A Library Scattered to the Winds

Because Shenoute's monks could read and many could write, the White Monastery assembled one of the greatest libraries of Christian Egypt, perhaps a thousand codices, each running two or three hundred pages. They held scripture, the lives of saints and martyrs, the great theological writings of the early church, and above all the works of Shenoute himself, composed in a polished Sahidic Coptic he helped perfect as a literary language. Only about a tenth of that library survives, and it survives in pieces. Over the past two centuries the codices were broken up, their pages sold and scattered, so that a single dismembered book might now have leaves in Cairo, Vienna, Paris, London, and New York at once. Scholars in Rome and elsewhere have spent decades trying to reunite these orphaned folios, page by page, in photographs, reassembling a library that exists today only as a worldwide diaspora of fragments.

Sixteen Centuries of Survival

The White Monastery has been attacked, taxed into decline, and rebuilt more times than its records can count. After the Muslim conquest of Egypt in 641, heavy taxes slowly emptied the great monasteries, and this one began a long contraction. In the eleventh and twelfth centuries it sheltered Armenian monks, whose inscriptions still survive in the apse. It was sacked in 1168, restored in the thirteenth century, and by then largely in ruins, with only the church still in use. In 1798 it was burned by Mamluk troops; a French traveler arrived the day after and recorded the wreckage. Yet it never quite died. The church was rebuilt under Muhammad Ali in the early nineteenth century, repaired again and again, and it remains a working place of Coptic worship, its sanctuary divided among altars to Saint Shenoute, the Virgin Mary, and Saint George.

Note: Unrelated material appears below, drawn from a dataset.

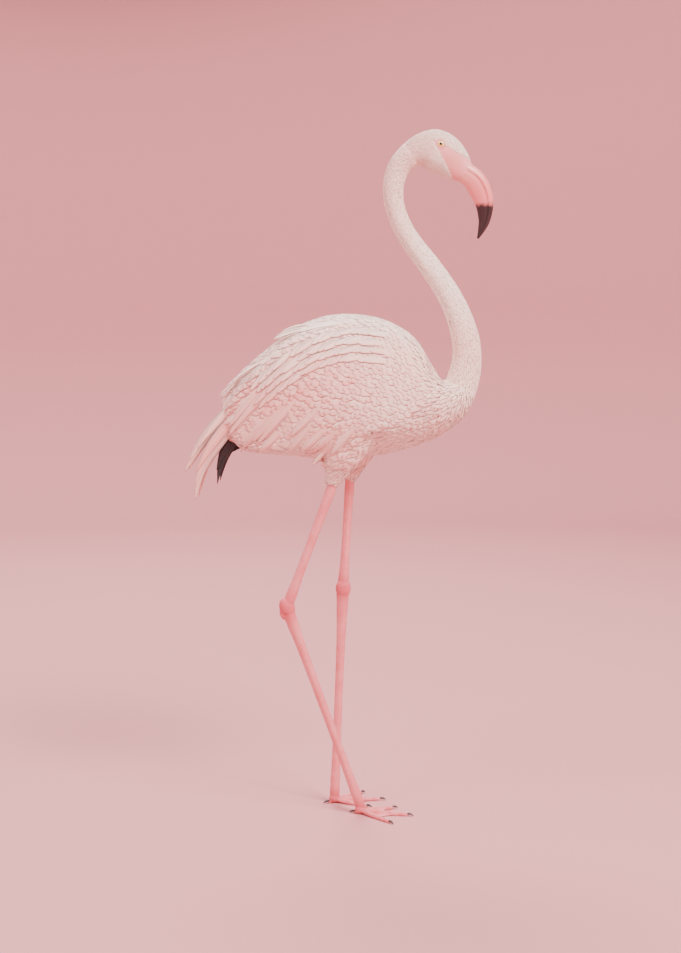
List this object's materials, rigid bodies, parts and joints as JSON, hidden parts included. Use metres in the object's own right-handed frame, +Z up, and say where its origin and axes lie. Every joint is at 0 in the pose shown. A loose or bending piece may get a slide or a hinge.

Stone Borrowed from the Gods

Inside, the building is a palimpsest of its own long history. The original fifth-century basilica was huge, an open court more than 170 feet long, lined with rows of marble and granite columns and crowned by a trefoil sanctuary of three apses still painted with Christ in glory and the Virgin's dormition. Look closely at the stonework and the deeper past shows through. The limestone, the granite doorjambs, even blocks carrying faint hieroglyphs were quarried from older temples, including, scholars believe, sites as far afield as Abydos and the nearby temple of Repit at Atripe. Shenoute, who waged a fierce campaign against the old gods, helped dismantle their sanctuaries both figuratively and literally, then reassembled their stones into a house of his own faith. The White Monastery is, quite physically, ancient Egypt rebuilt into Christian Egypt.

From the Air

The White Monastery, or Deir al-Abyad, lies at about 26.53 degrees N, 31.65 degrees E on the western edge of the Nile valley near Sohag and the town of Tahta, a short distance southeast of its sister Red Monastery. From the air it appears as a pale rectangular enclosure where cultivation gives way to desert. Sohag International Airport (HESG) is the closest field, only about 15 to 20 km to the east-southeast; Asyut (HEAT) lies roughly 90 km north. Morning or late-afternoon light best reveals the texture of the white limestone walls. Skies over this stretch of the valley are generally clear, with occasional dust during spring khamsin winds.